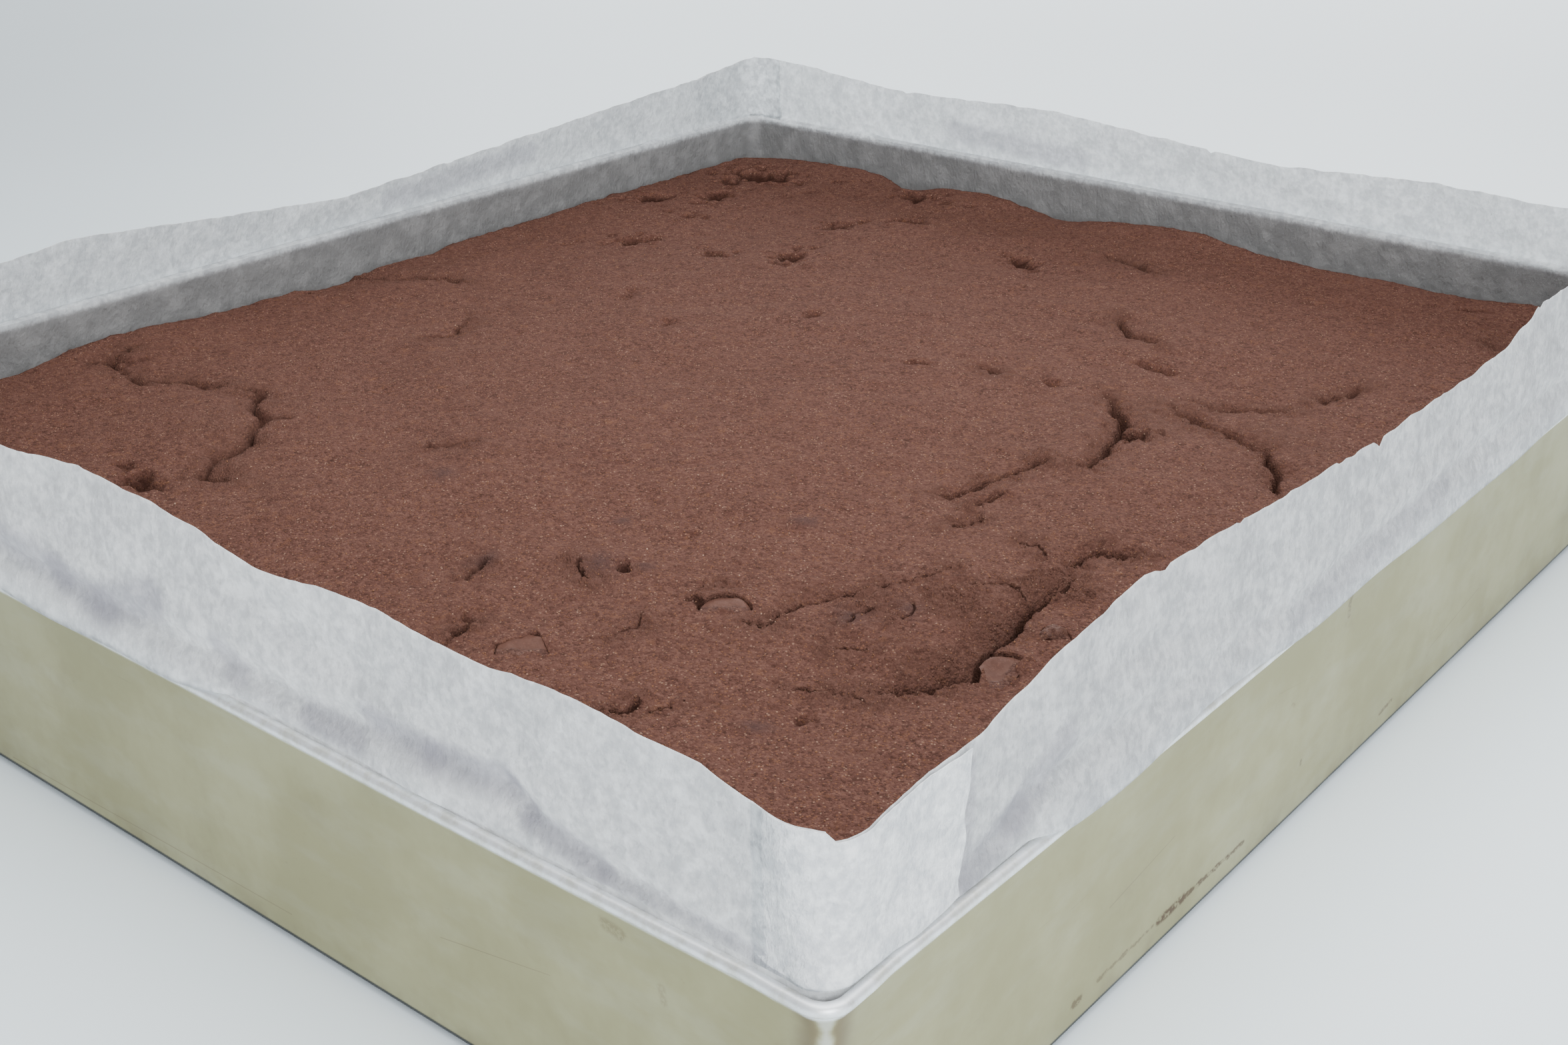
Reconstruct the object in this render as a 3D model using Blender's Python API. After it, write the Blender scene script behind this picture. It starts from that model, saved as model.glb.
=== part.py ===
"""Chocolate mud cake, uncut, in its oblong baking tin on the parchment that it was baked in.

Units are metres, +Z is up.  The origin is on the table under the middle of the tin: +X runs across the
tin's short way and +Y along its long way, so the front is at -Y.  The pieces are the folded tin with its
rolled rim, one sheet of parchment pressed into it and standing up above the rim, the slab of cake up to its
cracked top, and the chocolate chips that lie bare in open pockets of that top.
"""

import math

import bmesh
import bpy
from mathutils import Matrix, Vector, noise
from mathutils.geometry import delaunay_2d_cdt

MM = 0.001
GAP = 0.3 * MM                      # clearance between pieces that touch

# Tin: sizes over the rolled rim, and the sheet that it is folded from
TIN_X = 350 * MM
TIN_Y = 400 * MM
TIN_Z = 49 * MM
SHEET = 0.8 * MM
RIM_R = 1.2 * MM                    # radius of the rolled rim
RIM_PROUD = 2 * RIM_R - SHEET       # how far the rim stands out past the wall
TIN_CORNER_R = 4 * MM
TIN_FOOT_R = 3 * MM

# Parchment
PAPER = 0.5 * MM
PAPER_CORNER_R = 7 * MM
PAPER_PITCH = 11 * MM               # spacing of the stations along a side
OVER_RIM = 3.4 * MM                 # how far the paper's belly reaches out above the rim
FLAP_LENGTH = 30 * MM               # folded corner, laid against the outside of the long sides
FLAP_THICK = 0.5 * MM

# Height of the paper's torn edge above the rim, in millimetres, at places along each side
EDGE_FRONT = ((-175, 23), (-140, 28), (-90, 31.5), (-20, 31), (5, 32.8), (25, 31.5), (52, 28.3), (82, 30),
              (107, 29.6), (130, 31.3), (152, 28.3), (175, 26.3))
EDGE_RIGHT = ((-200, 25), (-165, 25.5), (-139, 30.7), (-110, 32.5), (-83, 30.5), (-49, 30), (-29, 27.8),
              (35, 27.3), (62, 32.8), (85, 32.6), (130, 29.5), (200, 23))
EDGE_BACK = ((-175, 23), (-146, 22.5), (-108, 18.5), (-42, 21), (40, 15.5), (95, 18.5), (133, 17.5),
             (175, 23))
EDGE_LEFT = ((-200, 25), (-150, 19), (-112, 17), (-92, 19), (-48, 14.5), (0, 10.5), (60, 13.5), (165, 19.5),
             (200, 23))

# Cake
CAKE_EDGE_Z = 36 * MM               # where the top meets the paper
CAKE_DOME = 3 * MM                  # how much higher the middle is
CAKE_SHOULDER = 2 * MM              # the top's edge is drawn in from the paper by this much
CAKE_PITCH = 10 * MM                # spacing of the plain part of the top
CRACK_PITCH = 5 * MM
CRACK_BANK = 5 * MM                 # half width of the soft bank along a crack
BANK_DEPTH = 1.2 * MM

# Swells and dips of the top in millimetres: x, y, radius, height
SWELLS = (
    (104, -72, 22, 2.6), (112, -94, 12, 1.2), (136, -78, 14, -1.4), (112, 4, 26, 1.8), (70, -100, 16, 0.8),
    (38, -103, 9, 1.2), (-172, -86, 26, 3.0), (-172, -12, 10, -2.5), (-100, -108, 20, 1.2),
    (-94, 198, 9, -4.5), (-31, 198, 9, -3.5), (-172, 197, 12, -3.5), (8, 196, 24, 3.2), (-62, 196, 18, 1.4),
    (-125, 190, 20, 1.4), (133, 196, 20, 2.4), (0, -60, 60, 1.4), (-60, 60, 50, 1.0), (60, 120, 40, 1.0),
)

# Cracks in millimetres: width, depth, then the places that each runs through
CRACKS = (
    (3.0, 7.0, (117, -109), (123, -102), (126, -95), (123.5, -86), (123, -75), (120, -61), (120, -48)),
    (2.2, 4.5, (116, -41), (116, -36), (120, -32), (123, -26)),
    (1.6, 3.0, (80, -105), (83, -103), (83.5, -93), (91, -81)),
    (2.4, 4.0, (72, -29), (77, -24), (79, -10), (82, 4)),
    (2.0, 3.5, (84, -42), (89, -34)),
    (3.6, 6.0, (69, 53), (75, 47), (83, 37), (88, 25), (91.5, 9), (88, 3)),
    (3.0, 5.0, (86, 54), (96, 50), (107, 47), (119, 42), (126, 35), (134, 19)),
    (2.0, 3.5, (92, 61), (98, 62), (113, 73)),
    (2.4, 4.0, (115, 81), (120, 97)),
    (2.6, 3.5, (42, 105), (52, 93), (65, 91)),
    (2.6, 3.0, (5, 159), (19, 155), (31, 149)),
    (2.4, 3.5, (131, 158), (137, 148)),
    (2.4, 4.5, (-104, -88), (-86, -99), (-78, -107), (-75, -120), (-71, -127), (-60, -124)),
    (1.8, 3.0, (-153, -98), (-138, -100)),
    (3.0, 4.0, (-160, -8), (-138, 10)),
    (1.8, 2.5, (-100, -34), (-99, -22), (-105, -10)),
    (1.6, 2.5, (-38, -87), (-30, -78)),
    (1.6, 2.5, (38, -150), (37, -144), (32, -137)),
    (1.6, 2.5, (22, -128), (19, -118)),
    (1.8, 2.8, (80, -148), (84, -144), (83, -138)),
    (2.2, 3.0, (32, 46), (43, 46)),
)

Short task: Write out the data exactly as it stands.

Output for this task:
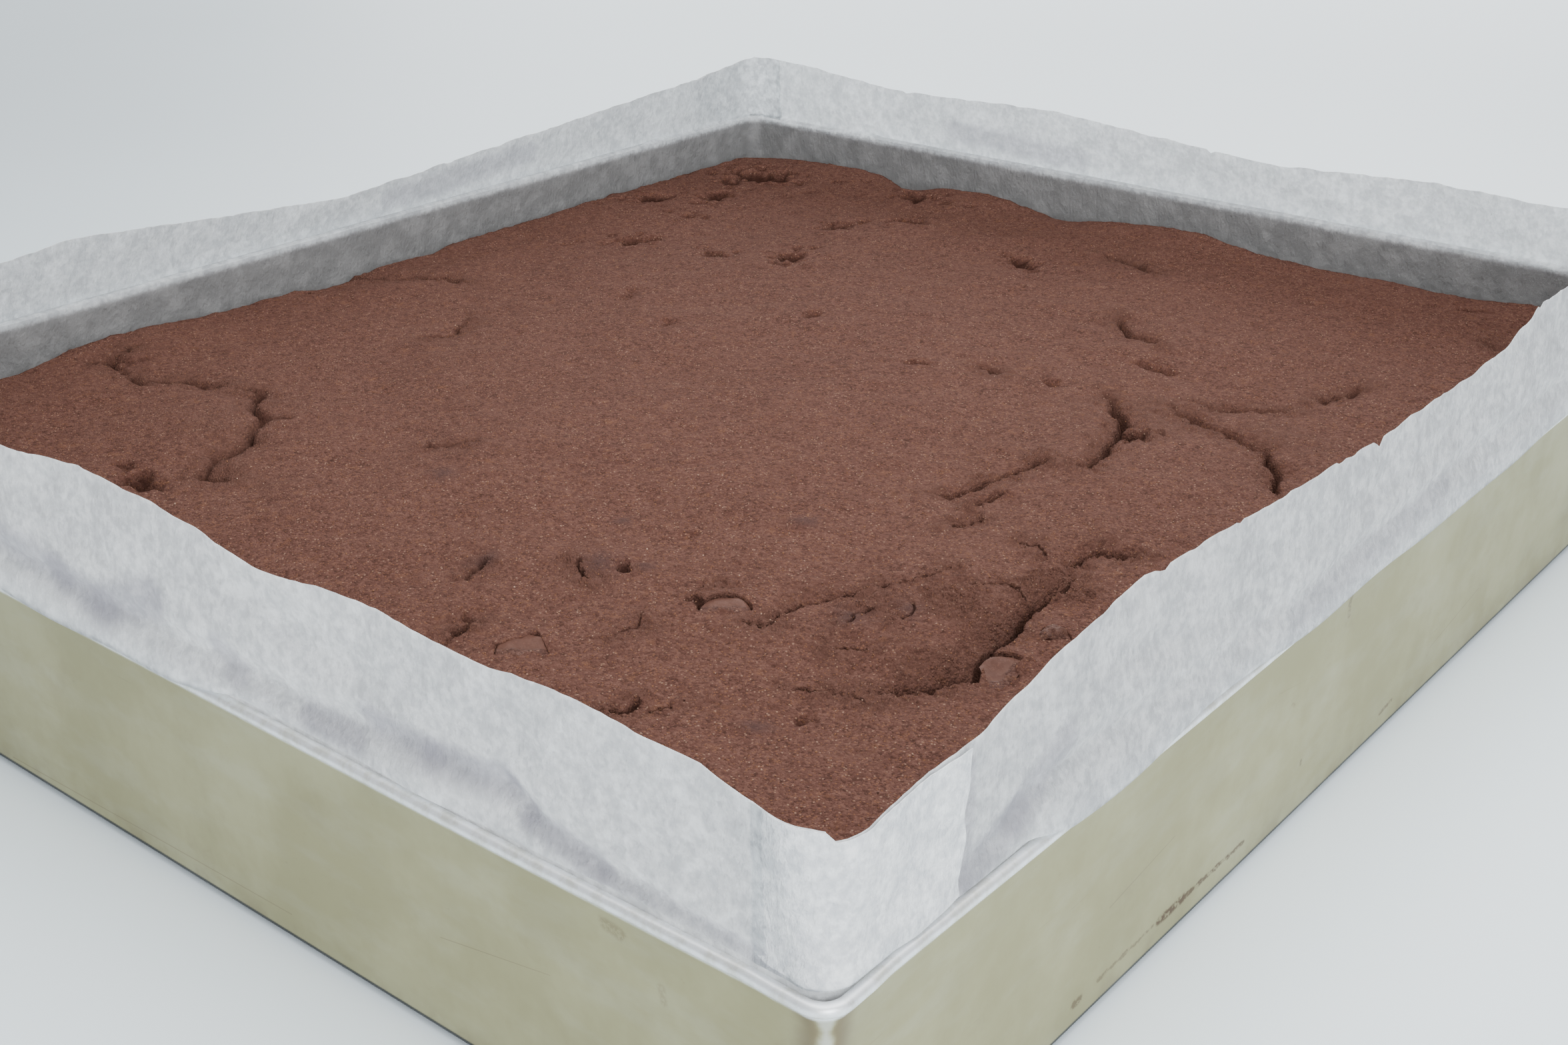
Reconstruct the object in this render as a 3D model using Blender's Python API. After it, write the Blender scene script behind this picture. It starts from that model, saved as model.glb.
=== part.py ===
"""Chocolate mud cake, uncut, in its oblong baking tin on the parchment that it was baked in.

Units are metres, +Z is up.  The origin is on the table under the middle of the tin: +X runs across the
tin's short way and +Y along its long way, so the front is at -Y.  The pieces are the folded tin with its
rolled rim, one sheet of parchment pressed into it and standing up above the rim, the slab of cake up to its
cracked top, and the chocolate chips that lie bare in open pockets of that top.
"""

import math

import bmesh
import bpy
from mathutils import Matrix, Vector, noise
from mathutils.geometry import delaunay_2d_cdt

MM = 0.001
GAP = 0.3 * MM                      # clearance between pieces that touch

# Tin: sizes over the rolled rim, and the sheet that it is folded from
TIN_X = 350 * MM
TIN_Y = 400 * MM
TIN_Z = 49 * MM
SHEET = 0.8 * MM
RIM_R = 1.2 * MM                    # radius of the rolled rim
RIM_PROUD = 2 * RIM_R - SHEET       # how far the rim stands out past the wall
TIN_CORNER_R = 4 * MM
TIN_FOOT_R = 3 * MM

# Parchment
PAPER = 0.5 * MM
PAPER_CORNER_R = 7 * MM
PAPER_PITCH = 11 * MM               # spacing of the stations along a side
OVER_RIM = 3.4 * MM                 # how far the paper's belly reaches out above the rim
FLAP_LENGTH = 30 * MM               # folded corner, laid against the outside of the long sides
FLAP_THICK = 0.5 * MM

# Height of the paper's torn edge above the rim, in millimetres, at places along each side
EDGE_FRONT = ((-175, 23), (-140, 28), (-90, 31.5), (-20, 31), (5, 32.8), (25, 31.5), (52, 28.3), (82, 30),
              (107, 29.6), (130, 31.3), (152, 28.3), (175, 26.3))
EDGE_RIGHT = ((-200, 25), (-165, 25.5), (-139, 30.7), (-110, 32.5), (-83, 30.5), (-49, 30), (-29, 27.8),
              (35, 27.3), (62, 32.8), (85, 32.6), (130, 29.5), (200, 23))
EDGE_BACK = ((-175, 23), (-146, 22.5), (-108, 18.5), (-42, 21), (40, 15.5), (95, 18.5), (133, 17.5),
             (175, 23))
EDGE_LEFT = ((-200, 25), (-150, 19), (-112, 17), (-92, 19), (-48, 14.5), (0, 10.5), (60, 13.5), (165, 19.5),
             (200, 23))

# Cake
CAKE_EDGE_Z = 36 * MM               # where the top meets the paper
CAKE_DOME = 3 * MM                  # how much higher the middle is
CAKE_SHOULDER = 2 * MM              # the top's edge is drawn in from the paper by this much
CAKE_PITCH = 10 * MM                # spacing of the plain part of the top
CRACK_PITCH = 5 * MM
CRACK_BANK = 5 * MM                 # half width of the soft bank along a crack
BANK_DEPTH = 1.2 * MM

# Swells and dips of the top in millimetres: x, y, radius, height
SWELLS = (
    (104, -72, 22, 2.6), (112, -94, 12, 1.2), (136, -78, 14, -1.4), (112, 4, 26, 1.8), (70, -100, 16, 0.8),
    (38, -103, 9, 1.2), (-172, -86, 26, 3.0), (-172, -12, 10, -2.5), (-100, -108, 20, 1.2),
    (-94, 198, 9, -4.5), (-31, 198, 9, -3.5), (-172, 197, 12, -3.5), (8, 196, 24, 3.2), (-62, 196, 18, 1.4),
    (-125, 190, 20, 1.4), (133, 196, 20, 2.4), (0, -60, 60, 1.4), (-60, 60, 50, 1.0), (60, 120, 40, 1.0),
)

# Cracks in millimetres: width, depth, then the places that each runs through
CRACKS = (
    (3.0, 7.0, (117, -109), (123, -102), (126, -95), (123.5, -86), (123, -75), (120, -61), (120, -48)),
    (2.2, 4.5, (116, -41), (116, -36), (120, -32), (123, -26)),
    (1.6, 3.0, (80, -105), (83, -103), (83.5, -93), (91, -81)),
    (2.4, 4.0, (72, -29), (77, -24), (79, -10), (82, 4)),
    (2.0, 3.5, (84, -42), (89, -34)),
    (3.6, 6.0, (69, 53), (75, 47), (83, 37), (88, 25), (91.5, 9), (88, 3)),
    (3.0, 5.0, (86, 54), (96, 50), (107, 47), (119, 42), (126, 35), (134, 19)),
    (2.0, 3.5, (92, 61), (98, 62), (113, 73)),
    (2.4, 4.0, (115, 81), (120, 97)),
    (2.6, 3.5, (42, 105), (52, 93), (65, 91)),
    (2.6, 3.0, (5, 159), (19, 155), (31, 149)),
    (2.4, 3.5, (131, 158), (137, 148)),
    (2.4, 4.5, (-104, -88), (-86, -99), (-78, -107), (-75, -120), (-71, -127), (-60, -124)),
    (1.8, 3.0, (-153, -98), (-138, -100)),
    (3.0, 4.0, (-160, -8), (-138, 10)),
    (1.8, 2.5, (-100, -34), (-99, -22), (-105, -10)),
    (1.6, 2.5, (-38, -87), (-30, -78)),
    (1.6, 2.5, (38, -150), (37, -144), (32, -137)),
    (1.6, 2.5, (22, -128), (19, -118)),
    (1.8, 2.8, (80, -148), (84, -144), (83, -138)),
    (2.2, 3.0, (32, 46), (43, 46)),
)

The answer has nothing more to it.